Ridley woman was victim of 'horrific homicide'
Every day, "like clockwork," 81-year-old Marie Ott was picked up at her Ridley Township house by a van that took her to a nursing home, where she visited with her sick son, neighbors said.
Every day, "like clockwork," 81-year-old Marie Ott was picked up at her Ridley Township house by a van that took her to a nursing home, where she visited with her sick son, neighbors said.
But when the van came Monday, Ott wasn't there and the house in which she had lived for 20 years, where she baked pineapple upside-down cakes for her neighbors and welcomed strangers into her kitchen, was covered in police tape.
In what authorities are calling a "horrific homicide," Ott was strangled, stabbed and suffocated in a second-floor bedroom of her home on Crum Creek Drive near Harfman Sunday night, Ridley Township Detective Sgt.
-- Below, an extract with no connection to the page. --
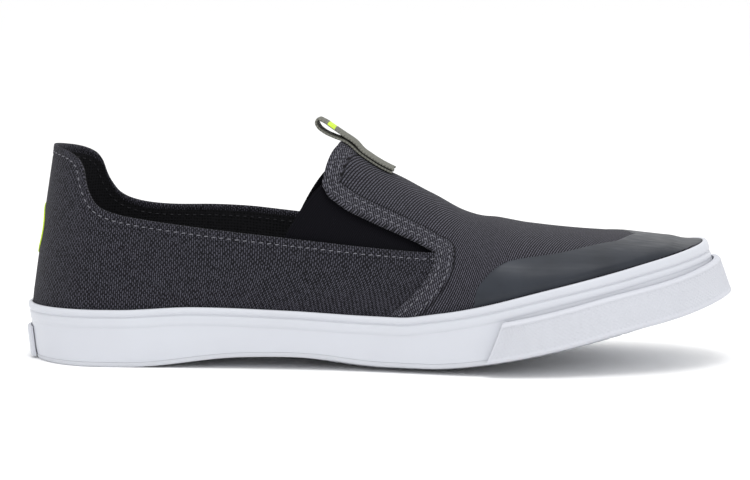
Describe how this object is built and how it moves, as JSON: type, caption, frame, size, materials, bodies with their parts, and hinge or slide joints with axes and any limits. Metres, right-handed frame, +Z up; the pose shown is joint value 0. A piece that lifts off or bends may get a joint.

Scott Willoughby said.
Her body was found Monday morning by one of her children, who went to check on her when she didn't answer the phone, according to police.
Ott, who had diabetes and required a motorized scooter to get around, didn't stand a chance against her attacker.
Police said that Ott's killer bound her hands behind her back and strangled her with a rope or cord. The killer also stabbed her five times and put a convenience-store plastic bag over her head in a final attempt to starve her of oxygen, Willoughby said.
He said that there was little blood around Ott's body, but a large amount of it in the plastic bag over her head. He said that Ott may have been coughing up blood from a stab wound to her lung.
Police were still searching last night for the killer and a murder weapon. They continue to conduct tests at the crime scene.
Willoughby said the killer could have been a stranger who entered the house through a broken window or could have been an acquaintance.
"I would assume she knew her attacker. This wouldn't be a random act of violence where someone picked her home," he said.
The killer took money from Ott's purse, but the cash was "basically all that's missing from the house," Willoughby said.
Sally Foglio, a neighbor of Ott's who shared stories, cakes and smoke breaks with her, said she couldn't imagine someone murdering a woman neighbors fondly called "Miss Marie."
"She didn't have an enemy in the world. Why did she have to go through this?" Foglio said.
"You try to do what's right and she did. She just had too much trust.